With the Blue Bird blade, not so much. I had to kick it down into granny gear and use all my artifice to get the process done. The dullness of the blade made this, a very refined product, act like a rough, rowdy hombre that takes all your attention to safely employ. Not awesome. The “first pass” ended up being about four cautious passes long. It should be said that the Cella soap aided me with heroic work here, maintaining wonderful residual slickness and allowing me to slowly ablate the beard away. Somehow, I managed to churn my way through the first pass without injuring myself.

The second pass required similar patience on my part, and featured a lot more feeling of razor-scrape than would typically be the case. The Feather is a very non-dramatic razor. It should be noted that the second pass had a lot more work to do in regard to getting the shave close than would be typical for this razor. By the third pass, the stubble was finally on the run. No blood, no foul, right? Well, sure. But the dullness that I felt with this blade upon loading it in, brand new, was the type of feedback that would typically tell me that the blade was done for, and needed replacing. I mean, four or five shaves down the line dullness for a lot of blades. If it’s all down hill from here, I can’t see that you could ever get more than a shave or two from these things. I’m guessing even a second shave would be a stretch.
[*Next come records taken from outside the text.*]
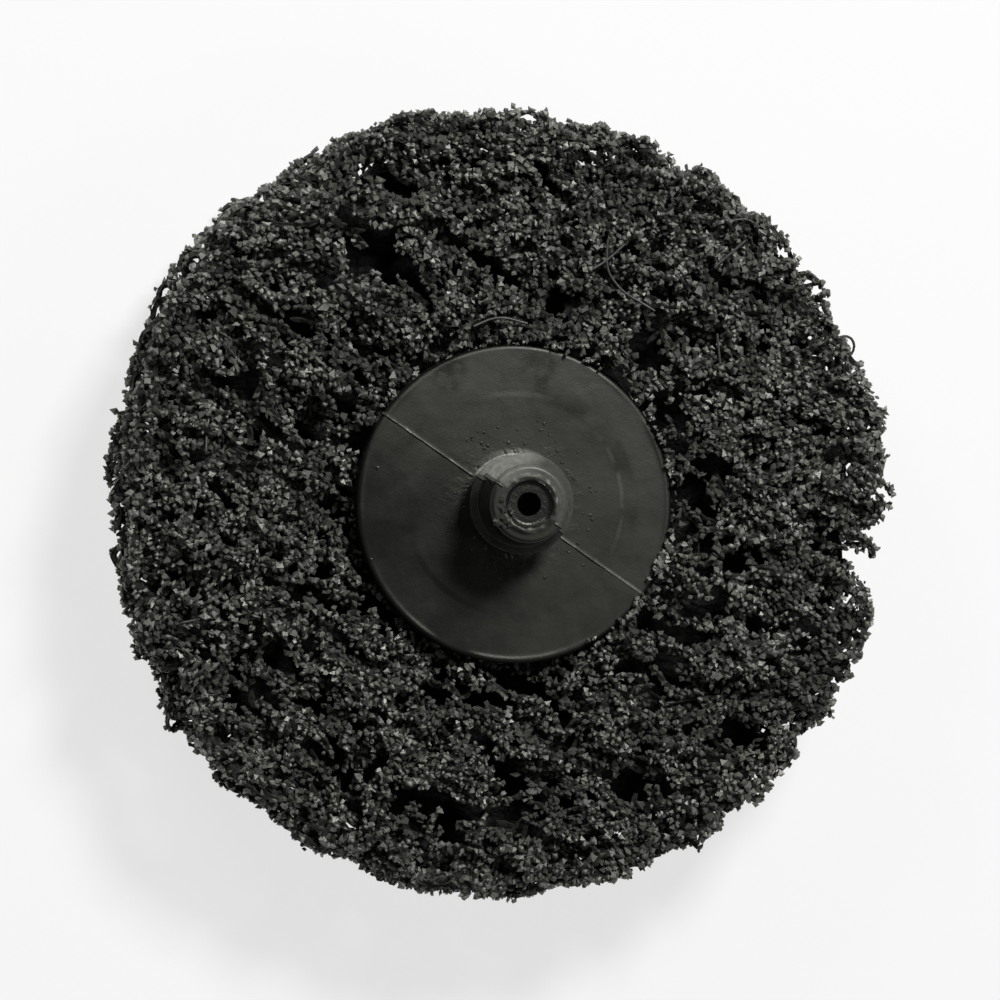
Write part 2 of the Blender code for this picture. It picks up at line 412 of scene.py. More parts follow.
def fibre_paths(rng, starts, spread):
    """Points along curly, mostly level fibres, one fibre for each start."""
    count = len(starts)
    heading = flow_angle(starts) + rng.normal(0.0, spread, count) + math.pi * rng.integers(0, 2, count)
    slope = rng.normal(0.0, 0.25, count)
    bend = rng.normal(0.0, 1.0, count) / FIBRE_CURL
    point = starts.copy()
    points = np.empty((FIBRE_STEPS, count, 3))
    for step in range(FIBRE_STEPS):
        points[step] = point
        level = np.cos(slope)
        way = np.stack([np.cos(heading) * level, np.sin(heading) * level, np.sin(slope)], axis=-1)
        point = point + way * FIBRE_STEP
        bend = 0.86 * bend + 0.5 * rng.normal(0.0, 1.0, count) / FIBRE_CURL
        heading = heading + bend * FIBRE_STEP
        slope = 0.92 * slope + rng.normal(0.0, 0.10, count)
    return points


def in_shell(skin, points):
    """Whether each point lies in the pad's shell, and the index in FACES of the face that it is under."""
    _, face = skin.outward(points)
    depth = skin.depth(points)
    limit = np.array([SHELL_DEPTH[name] for name in FACES])[face]
    return (depth > 0) & (depth < limit), face


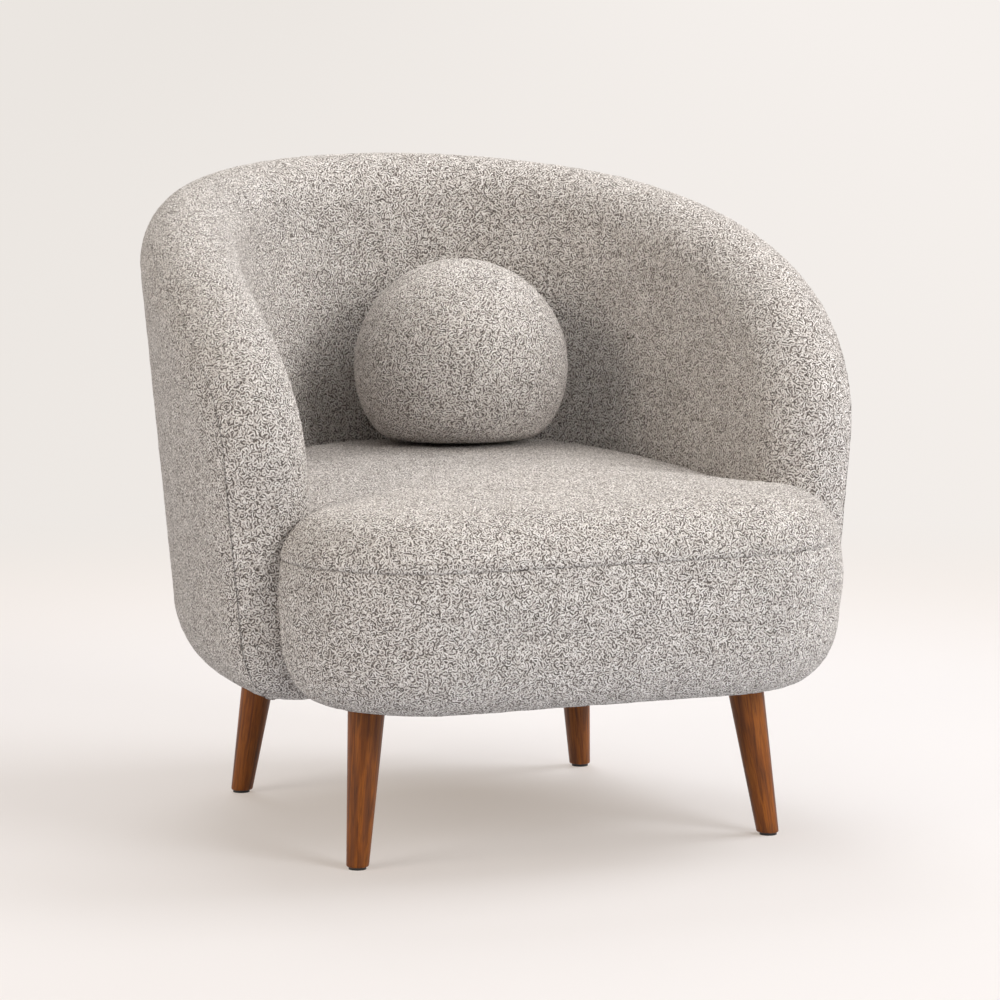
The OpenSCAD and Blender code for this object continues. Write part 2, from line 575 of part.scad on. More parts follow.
// Seat covers and seat foam
front_half = front_steps + corner_steps + 1;
hug_end = front_half + hug_steps - 2;
hug_row = 2;
module seat_top_cover() color(cover_color)
    skin(seat_layer(0), seat_layer(fabric_t), concat(seat_cells(0, ring_n, seam_row, seat_rows),
        seat_fan()));
module seat_front_cover() color(cover_color)
    skin(seat_layer(0), seat_layer(fabric_t),
        concat(seat_cells(0, front_half, 0, seam_row), seat_cells(ring_n - front_half, ring_n, 0, seam_row),
            seat_cells(front_half, hug_end, hug_row, seam_row),
            seat_cells(ring_n - hug_end, ring_n - front_half, hug_row, seam_row)));
module seat_foam() color("#f0e2a4") difference() {
    polyhedron(seat_layer(fabric_t + seat_pad_gap),
        concat(all_halves(seat_cells(0, ring_n, 0, seat_rows)), seat_fan(), [[for (i = [0:ring_n - 1]) i]]),
        convexity = 8);
    well_top = felt_low + felt_t + touch_gap;
    translate([0, 0, base_z]) linear_extrude(well_top - base_z) front_outline(pad_gap);
    translate([-seat_w, arm_y - half_wall, base_z]) cube([2 * seat_w, 2 * tub_back, well_top - base_z]);
}

// Dust cover, tacked to the base inside the turned-in fabric
tack_d = 1.8;
tack_l = 10;
tack_head_d = 8;
tack_head_t = 1;
tack_in = 8;
tacks_n = 20;
dust_gap = 1.5;
dust_off = half_wall - tub_foot_in - dust_gap;
front_tacks_n = 7;
tack_spots = concat(
    [for (k = [1:tacks_n]) plan_at(path_len * (k - 0.5) / tacks_n, sheet_z, dust_off - tack_in)],
    [for (k = [0:front_tacks_n - 1])
        [(rail_x - rail_r) * (2 * k / (front_tacks_n - 1) - 1), tack_in + rail_t / 2 - rail_front]]);
module dust_cover() color("#2b2b2b") difference() {
    translate([0, 0, sheet_z - dust_t]) linear_extrude(dust_t)
        polygon(concat(wall_ring(base_z, dust_off), front_ring(0)));
    for (s = leg_spots) along_leg(s) cylinder(d = bolt_d + 2 * fit_gap, h = 2 * floor_z, $fn = 32);
    for (q = tack_spots) translate([q.x, q.y, sheet_z - dust_t - cut_over])
        cylinder(d = tack_d, h = dust_t + 2 * cut_over, $fn = 24);
}
module dust_cover_tacks() color("#3a3a3c") for (q = tack_spots)
    translate([q.x, q.y, sheet_z - dust_t - tack_head_t]) {
        cylinder(d = tack_head_d, h = tack_head_t, $fn = 32);
        cylinder(d = tack_d - 2 * fit_gap, h = tack_head_t + dust_t + tack_l - fit_gap, $fn = 24);
    }

// Leg fixings
module leg_bolts() color("#a9abae") for (s = leg_spots) along_leg(s)
    translate([0, 0, leg_long - bolt_in_leg + fit_gap])
        cylinder(d = bolt_d - 2 * fit_gap, h = bolt_top - leg_long + bolt_in_leg + nut_flange_t, $fn = 32);
module leg_t_nuts() color("#c2b280") for (s = leg_spots) along_leg(s) difference() {
    union() {
        translate([0, 0, nut_low + fit_gap])
            cylinder(d = nut_d, h = bolt_top - nut_low - fit_gap, $fn = 32);
        translate([0, 0, bolt_top - nut_flange_t]) cylinder(d = nut_flange_d, h = nut_flange_t, $fn = 48);
    }
    cylinder(d = bolt_d, h = 2 * bolt_top, $fn = 32);
}
module foot_glides() color("#1f1f20") for (s = leg_spots) translate([s.x, s.y, 0]) {
    cylinder(d = glide_d, h = glide_t, $fn = 48);
    cylinder(d = nail_d - 2 * fit_gap, h = glide_t + glide_nail - fit_gap, $fn = 24);
}
module front_left_leg() leg(leg_spots[0]);
module front_right_leg() leg(leg_spots[1]);
module rear_left_leg() leg(leg_spots[2]);
module rear_right_leg() leg(leg_spots[3]);

// Ball cushion
module ball_cover() color(cover_color) difference() {
    ball(ball_r);
    ball(ball_r - fabric_t);
}
module ball_filling() color("#faf6ea") ball(ball_r - fabric_t - pad_gap);

outside_back_cover();
inside_back_cover();
left_arm_cover();
right_arm_cover();
back_foam();
left_arm_foam();
right_arm_foam();
tub_panel();
tub_panel_screws();
seat_top_cover();
seat_front_cover();
seat_foam();
spring_felt();
seat_springs();
spring_clips();
front_rail();
side_rails();
rear_rail();
corner_blocks();
rail_screws();
base_panel();
dust_cover();
dust_cover_tacks();
leg_t_nuts();
leg_bolts();
front_left_leg();
front_right_leg();
rear_left_leg();
rear_right_leg();
foot_glides();
ball_cover();
ball_filling();
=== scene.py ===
"""Looks of a tub chair in looped fabric on turned walnut legs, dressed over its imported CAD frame."""
from __future__ import annotations

import json
import logging
import math
from dataclasses import dataclass, field
from enum import Enum
from functools import partial
from typing import Any, Callable

import bpy
import numpy as np
from mathutils import Matrix, Vector

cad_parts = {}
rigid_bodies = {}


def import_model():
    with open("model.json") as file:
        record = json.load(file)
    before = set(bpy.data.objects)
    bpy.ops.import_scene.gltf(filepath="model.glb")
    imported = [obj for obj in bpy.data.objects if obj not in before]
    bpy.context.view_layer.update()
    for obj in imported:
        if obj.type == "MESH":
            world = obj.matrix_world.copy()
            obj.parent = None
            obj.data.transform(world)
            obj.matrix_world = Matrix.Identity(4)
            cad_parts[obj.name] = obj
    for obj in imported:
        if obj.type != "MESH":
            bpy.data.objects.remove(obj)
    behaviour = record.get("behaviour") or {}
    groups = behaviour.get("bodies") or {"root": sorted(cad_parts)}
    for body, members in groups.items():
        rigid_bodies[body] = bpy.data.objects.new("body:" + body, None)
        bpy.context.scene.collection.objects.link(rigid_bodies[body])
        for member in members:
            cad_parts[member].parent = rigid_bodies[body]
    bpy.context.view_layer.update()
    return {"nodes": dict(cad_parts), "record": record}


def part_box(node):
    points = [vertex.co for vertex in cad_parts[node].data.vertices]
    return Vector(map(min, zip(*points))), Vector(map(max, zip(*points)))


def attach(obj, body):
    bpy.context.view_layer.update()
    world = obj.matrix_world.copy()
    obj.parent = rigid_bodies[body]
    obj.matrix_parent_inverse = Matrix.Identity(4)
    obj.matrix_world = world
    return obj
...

Admission time. I got a really good shave, all things said and done. It wasn’t terribly relaxing. I feel great about the rest of the gear that allowed me to overcome the blade’s shortcomings. The Cella worked like a boss. The AS-D2 is a razor of distinction. I’m actually a little proud of myself. I feel like my technique isn’t too shabby, coming away without any blood, and with a smooth shave. It should should be a hell of a lot easier than that. With any of the “better” blades, it would be. I’m not saying that the result would be a lot different, but the task would be less frought with peril and frustratin. In the end, aren’t we wet shaving because it’s fun, meditative, and gives us, as the kids say, “the feels?” I submit that those are reasons for a lot of us. There’s no real reason to let a bit of marginal equipment compromise that. What’s the difference between blades? A few pennies a blade, often times. Not a compelling economic motivator. If it takes a few extra bits of change to get the blade that lets your razor perform as it should, I say drop those coins on the table and make that purchase happen. Let ’em keep the Blue Bird blades. Find something better. Closing your eyes and pointing to one stands a good chance of bettering your pick. Or read some reviews. Whatever works for you. In the end, have a good time. Me? I’m stepping down off the soap box now. I have to get some sleep sometime.

Postscript: I’ve been reading some commentary online about this blade, and it appears that, in the main, my experience is atypical of the majority opinion. Most say that the blade is sharp and fairly smooth. Some go so far as to put it high on the sharpness index. I certainly did not see that in my review. The sharper blades, when employed with the test razor, are able to quickly put paid to the stubble, with very little sensation on the skin. They leave markedly less residual stubble after the first pass. As with all things shaving, your mileage may vary. One person’s disaster is another’s miracle, I suppose. Or, as I recently heard, there’s a hat for every head. Even with these things having been added to the review, I would urge you to try tons of other blades I’ve been kinder to in their reviews before checking out the Blue Bird.